[Collected material]
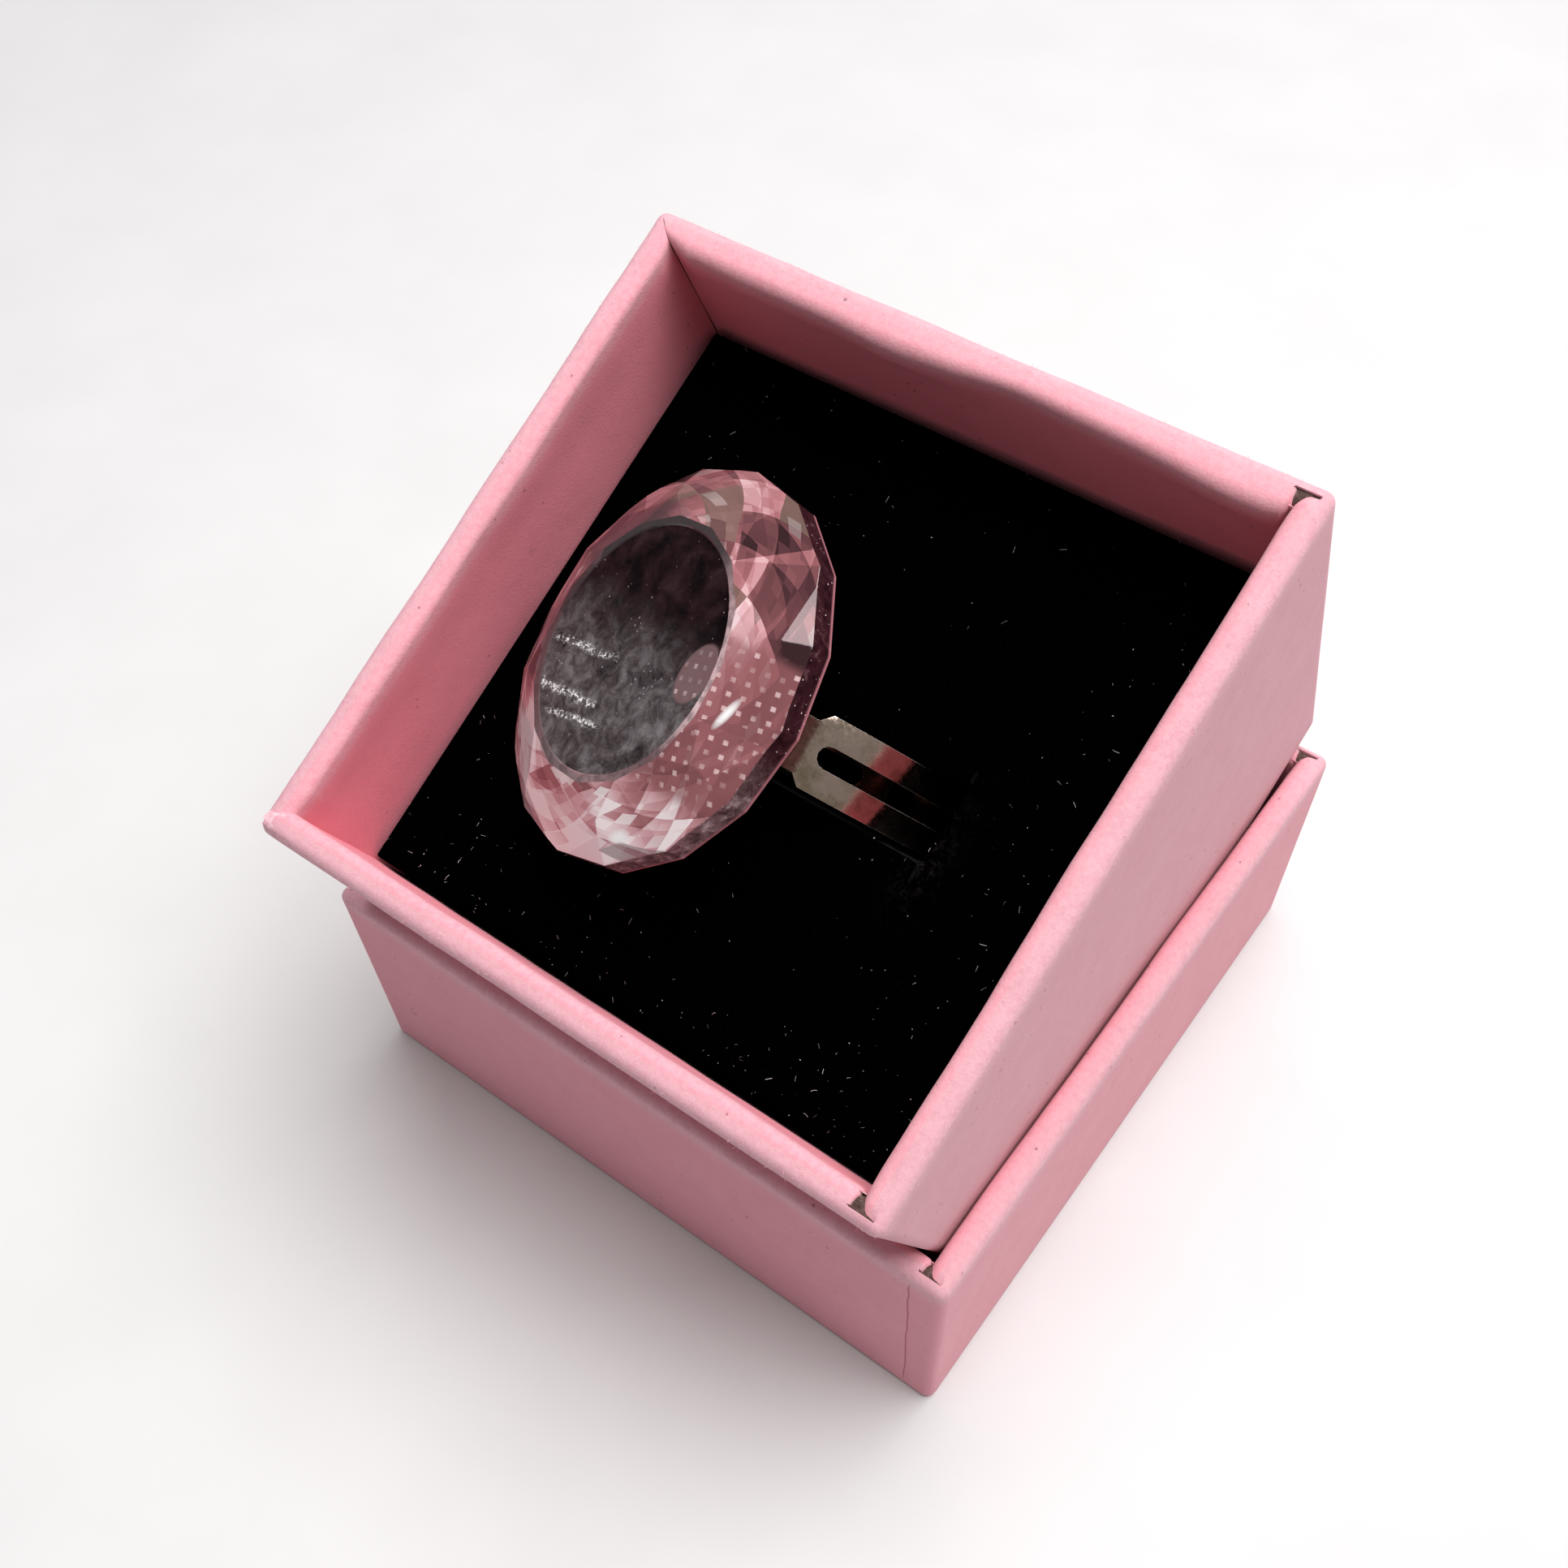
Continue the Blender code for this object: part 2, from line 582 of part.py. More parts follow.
PARTS, CUTTERS = empty_scene()
tray("lid", LID_SIDE, LID_HEIGHT, LID_HEIGHT - FLOOR - TURN_IN_GAP)
base_frame = new_frame("base_rest", base_rest_place())
tray("base", BASE_SIDE, BASE_HEIGHT, BASE_TURN_IN, base_frame)
insert_frame = new_frame("insert_rest", Matrix(), base_frame)
foam_pad(insert_frame)
velvet_cover(insert_frame)
ring_frame = new_frame("ring_rest", ring_place(), insert_frame)
ring(ring_frame)
bpy.context.view_layer.update()
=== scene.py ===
"""How the paper-wrapped ring box and its crystal ring look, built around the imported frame.

Units are metres, +Z is up. The base leans in its upturned lid and the ring leans in its pad, so each
has a place: a matrix from its own upright frame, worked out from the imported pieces.
"""
import json
import math
import random
from collections import namedtuple

import bmesh
import bpy
import numpy as np
from mathutils import Matrix, Vector, noise


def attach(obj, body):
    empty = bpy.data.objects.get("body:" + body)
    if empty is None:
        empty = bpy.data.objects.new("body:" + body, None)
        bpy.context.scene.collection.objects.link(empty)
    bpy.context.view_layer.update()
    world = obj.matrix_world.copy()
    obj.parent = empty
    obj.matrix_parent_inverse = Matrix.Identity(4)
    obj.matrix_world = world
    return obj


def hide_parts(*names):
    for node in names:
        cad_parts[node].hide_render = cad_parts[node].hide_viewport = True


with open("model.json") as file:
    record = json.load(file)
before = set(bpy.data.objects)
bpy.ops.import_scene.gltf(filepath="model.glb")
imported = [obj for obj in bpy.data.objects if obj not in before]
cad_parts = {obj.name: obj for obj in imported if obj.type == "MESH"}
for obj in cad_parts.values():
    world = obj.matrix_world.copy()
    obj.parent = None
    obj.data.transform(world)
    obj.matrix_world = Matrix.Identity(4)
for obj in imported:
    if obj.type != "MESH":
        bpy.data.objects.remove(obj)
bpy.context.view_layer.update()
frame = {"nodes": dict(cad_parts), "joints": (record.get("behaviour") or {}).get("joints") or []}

MM = 0.001

# Paper and board, as the box is made
PAPER = 0.14 * MM
VELVET = 0.55 * MM
LINER_MARGIN = 0.35 * MM
BASE_TURN_IN = 14.0 * MM
TURN_IN_GAP = 0.3 * MM
CORNER_RADIUS = 0.7 * MM
UNDER_FOLD = 0.55 * MM           # fold round the underside
RIM_FOLD = 0.78 * MM             # outer fold over the rim
INNER_FOLD = 0.62 * MM           # the fold down into the tray
VELVET_FOLD = 1.2 * MM           # the velvet's fold over the foam's edge
OUTSIDE_PITCH = 1.1 * MM         # between the paper's rows on a wall
INSIDE_PITCH = 0.9 * MM
TUCK_STRIP = 0.72 * MM           # paper that still runs round a tucked corner
CRACK = 0.035 * MM               # half the gap where two flaps meet
SEAM_REACH = 2.35 * MM           # side flap's edge to its corner, under the front and back walls
SEAM_STEP = 0.085 * MM
# The dark seam line is a painted shadow where the front and back flaps step over the side flaps' edges
SEAM_LINE = 0.03 * MM            # half the dark line's width
SEAM_GROOVE = 0.10 * MM
END_ZONE = 3.6 * MM              # stretch of each flap that its cut ends shape
CUT_ZONE = 0.25 * MM             # the same where a flap is cut square
SKEW_CUT = 0.20 * MM             # a cut end's paper parts where its rows differ by more
SKEW_TORN = 0.80 * MM
# A fold is paled by scuffing and a painted highlight; a torn edge is paler still from its torn fibres
TORN_SCUFF = 3.0                 # how much more a torn edge is scuffed than a fold
UNDER_FLAP_DROP = 9.0 * MM       # side flaps' ends, seen in the gaps at the inner corners
UNDER_FLAP_REACH = 1.35 * MM
TUCKED = ((0, 1), (2, -1))       # walls and ends where such a gap shows

Row = namedtuple("Row", "depth up out rise zone")      # a line of paper: its place and its facing
End = namedtuple("End", "style hole")                  # how a flap's end is cut, and the hole it leaves
Flap = namedtuple("Flap", "left right slack")          # a wall's flap; slack is how far it hangs loose
Tray = namedtuple("Tray", "place half height wall foot seed")

# Walls in order: front, right, back, left
SHORT_SLACK = 0.24 * MM
FULL = Flap(End("full", 0), End("full", 0), SHORT_SLACK)
BASE_FLAPS = (Flap(End("torn", 0), End("short", 0.42 * MM), SHORT_SLACK), FULL,
              Flap(End("short", 0.30 * MM), End("mitre", 0), 0.95 * MM),
              Flap(End("mitre", 0), End("mitre", 0), 0.34 * MM))
LID_FLAPS = (Flap(End("mitre", 0), End("short", 0.25 * MM), SHORT_SLACK), FULL,
             Flap(End("short", 0.30 * MM), End("mitre", 0), SHORT_SLACK),
             Flap(End("mitre", 0), End("mitre", 0), SHORT_SLACK))
# Painted shade and bounce: how far each zone's paper turns a deeper, redder rose, where the tray's walls
# shade and light each other
PAINTED_SHADE_SHARE = {"inside": 0.85, "inner_fold": 0.45, "rim": 0.0}     # the rest have the wrap's own
LID_PAINTED_SHADE = 0.25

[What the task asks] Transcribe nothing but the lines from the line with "PARTS, CUTTERS = empty_scene()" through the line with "if empty is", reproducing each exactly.

[Finished exercise]
PARTS, CUTTERS = empty_scene()
tray("lid", LID_SIDE, LID_HEIGHT, LID_HEIGHT - FLOOR - TURN_IN_GAP)
base_frame = new_frame("base_rest", base_rest_place())
tray("base", BASE_SIDE, BASE_HEIGHT, BASE_TURN_IN, base_frame)
insert_frame = new_frame("insert_rest", Matrix(), base_frame)
foam_pad(insert_frame)
velvet_cover(insert_frame)
ring_frame = new_frame("ring_rest", ring_place(), insert_frame)
ring(ring_frame)
bpy.context.view_layer.update()
=== scene.py ===
"""How the paper-wrapped ring box and its crystal ring look, built around the imported frame.

Units are metres, +Z is up. The base leans in its upturned lid and the ring leans in its pad, so each
has a place: a matrix from its own upright frame, worked out from the imported pieces.
"""
import json
import math
import random
from collections import namedtuple

import bmesh
import bpy
import numpy as np
from mathutils import Matrix, Vector, noise


def attach(obj, body):
    empty = bpy.data.objects.get("body:" + body)
    if empty is None:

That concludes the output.